Objective:
Extract, unchanged, every line from the top of the material below through the line with "edge_round = 1.0", and no more.

--- Start Stored data ---

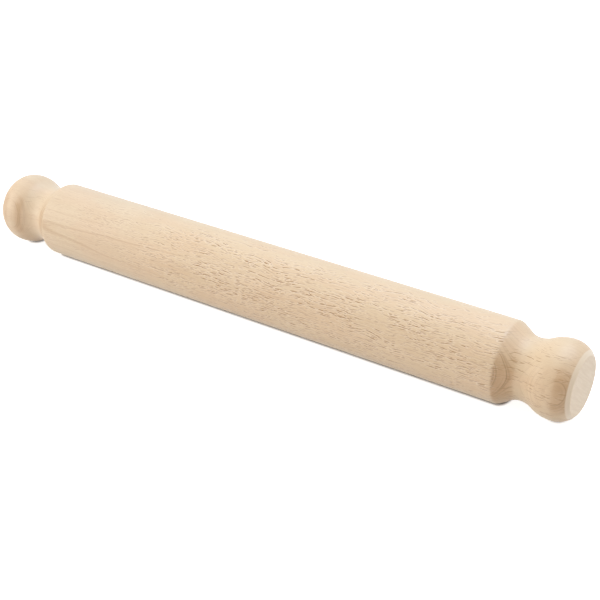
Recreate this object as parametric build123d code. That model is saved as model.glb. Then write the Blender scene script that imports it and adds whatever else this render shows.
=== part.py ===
from build123d import *
import os

# Turned beech rolling pin: a plain round barrel with a knob handle glued into each end.
# Millimetres. The pin lies along X with its centre at the origin, and +Z is up.
# Outlines are drawn in the XY plane, X along the pin and Y the radius, and turned about X.

# Whole pin
overall_length = 350.0
barrel_diameter = 40.4

# Barrel end: how far the rounding of its edge runs, along the barrel and down the handle's flank
edge_round = 1.0

# Handle, lengths along the pin, from the barrel's corner outwards
flank_length = 10.8
sweep_length = 15.7
crown_length = 8.3
bevel_length = 1.5

# Handle, steps of the radius, each from the circle before it
knob_below_barrel = 0.8
neck_below_knob = 4.1
rim_below_knob = 3.0
bevel_drop = 2.0

# Share of the flank that curves before it runs straight, and share of the sweep that is convex
cove_share = 0.254
convex_share = 0.58

# Glued joint: a round tenon on each handle in a blind socket in the barrel
tenon_diameter = 16.0
tenon_length = 26.0
tenon_chamfer = 1.2
glue_gap = 0.1
tenon_end_clearance = 1.5
mouth_chamfer = 0.6

# Radii that follow
barrel_radius = barrel_diameter / 2
knob_radius = barrel_radius - knob_below_barrel
neck_radius = knob_radius - neck_below_knob
rim_radius = knob_radius - rim_below_knob
face_radius = rim_radius - bevel_drop
tenon_radius = tenon_diameter / 2
socket_radius = tenon_radius + glue_gap

# Points of the right-hand end, from the barrel's corner to the flat end face
handle_length = flank_length + sweep_length + crown_length + bevel_length
end_x = overall_length / 2
corner = Vector(end_x - handle_length, barrel_radius)
neck = Vector(corner.X + flank_length, neck_radius)
knob = Vector(neck.X + sweep_length, knob_radius)
rim = Vector(knob.X + crown_length, rim_radius)
face_edge = Vector(end_x, face_radius)

# The cove starts level at the neck, bends about this point and goes on straight to the corner
cove_run = cove_share * flank_length
bend = Vector(neck.X - cove_run, neck_radius)
up_flank = (corner - bend).normalized()
flank_foot = bend + up_flank * cove_run

# The handle's shoulder meets the barrel's end where the edge rounding runs out on the flank
seam = corner - up_flank * edge_round
barrel_edge = Vector(corner.X - edge_round, barrel_radius)

# The sweep between knob and neck changes from convex to concave here
inflection = knob + (neck - knob) * convex_share

inward = Vector(-1, 0)
outward = Vector(1, 0)


def turned(lines):
    """The solid that a closed outline sweeps when it is turned about the pin's axis."""
    return revolve(make_face(lines), Axis.X)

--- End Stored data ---

Complete response:
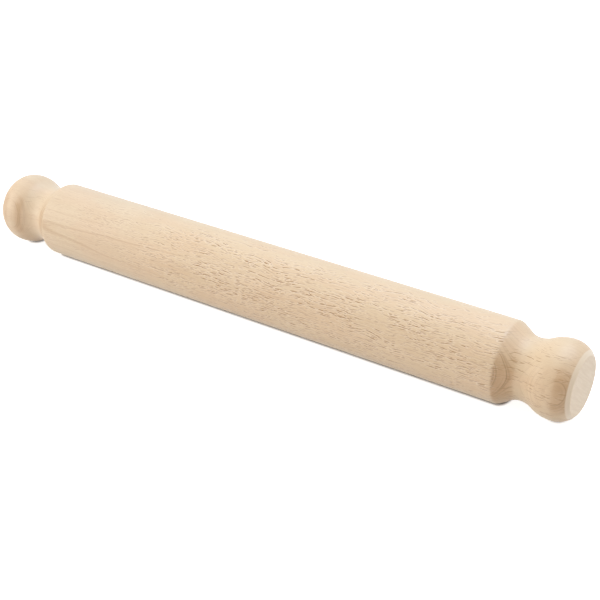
Recreate this object as parametric build123d code. That model is saved as model.glb. Then write the Blender scene script that imports it and adds whatever else this render shows.
=== part.py ===
from build123d import *
import os

# Turned beech rolling pin: a plain round barrel with a knob handle glued into each end.
# Millimetres. The pin lies along X with its centre at the origin, and +Z is up.
# Outlines are drawn in the XY plane, X along the pin and Y the radius, and turned about X.

# Whole pin
overall_length = 350.0
barrel_diameter = 40.4

# Barrel end: how far the rounding of its edge runs, along the barrel and down the handle's flank
edge_round = 1.0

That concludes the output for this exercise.